Así ha sucedido entre nosotros con las variadas y complejas miradas sobre el ciclo artiguista, o con la cuestión de nuestra independencia. ¿Cuándo nacimos como pueblo oriental? ¿En 1811, con la revolución, o en 1812 durante el Éxodo, o en 1813, con las Instrucciones elevadas a la Asamblea Constituyente de Buenos Aires? ¿O nacimos, acaso, durante las dos primeras asambleas orientales, ambas de 1811? ¿Y qué decir sobre nuestra independencia y surgimiento como Estado? ¿Fue estrictamente en 1830 o comenzó en 1825 con la Cruzada Libertadora, ya el 19 de abril, durante el Desembarco, o con la proclamación de las Tres Leyes de la Florida, en agosto de ese año?

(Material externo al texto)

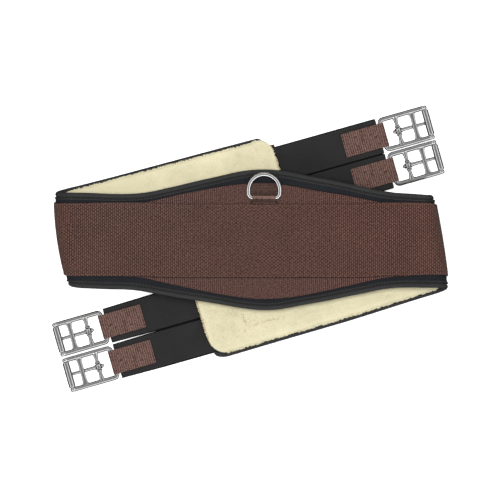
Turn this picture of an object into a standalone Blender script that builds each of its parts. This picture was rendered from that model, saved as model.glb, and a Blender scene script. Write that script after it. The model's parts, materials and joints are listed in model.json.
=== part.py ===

Y así podríamos continuar. Véase que, frente a los referidos “problemas” de datación histórica, nos enfrentamos siempre a más de una variable. Una es, sin duda, la ya aludida interpretación narrativa, o narración a secas, de la que existen los más variopintos ejemplos en la historiografía nacional. La otra es el tiempo. Cualquier reflexión sobre la verdad o lo verosímil en el discurso histórico debe recurrir, forzosamente, al abordaje de ese enigma esencial al que ya se refirió San Agustín de Hipona. De ahí que Ricoeur haya titulado así a una de sus obras trascendentales: Tiempo y narración.
A estas alturas no sería peregrino afirmar, a efectos de ensayar una somera aplicación de la teoría de Ricoeur a nuestras circunstancias, que existe entre los historiadores uruguayos, incluso entre quienes eligieron la fecha de la fundación de Montevideo como el 24 de enero de 1726, una poderosa dosis ficcional, al elaborar un discurso histórico en el que se elige determinada experiencia humana (en este caso, el reparto de los primeros solares a los primeros vecinos registrados) como una narración significativa, destacada con respecto a otras; elección que sin embargo no anula a las restantes experiencias, anteriores y posteriores.
Existen, por supuesto, resistencias a avalar determinadas interpretaciones. Existen también furibundas polémicas entre los historiadores. La Revolución Francesa es un buen ejemplo que ha hecho correr ríos de tinta, casi tantos como los empleados en escribir y en interpretar la Biblia; y seguirá haciéndolo, desde luego. Pero todas esas resistencias y polémicas no son otra cosa que reafirmaciones de lo expresado por Ricoeur. La historia es narración de experiencia temporal viva. A veces esa narración puede causar desilusión, angustia o franca desesperación. A veces puede significar la desolación del mito roto, la sensación de un final, “el cisma y la muerte del deseo que embarga a la sociedad contemporánea”, en palabras del pensador.
Pero de esa manera se configuran los sentidos de este periplo humano en el que nos ha tocado incursionar, erizado de trampas, de traiciones, de batallas y de algunos (pocos, muy pocos) logros iluminados. Yo creo que el nacimiento de un pueblo es un asunto feliz. Aunque plagado de padecimientos, es nuestro nacimiento, y si se nos antoja adherir a tal o cual interpretación, perfectamente legítima y cristalinamente auténtica, para ponernos a celebrar, no hay más que hablar. A celebrar se ha dicho.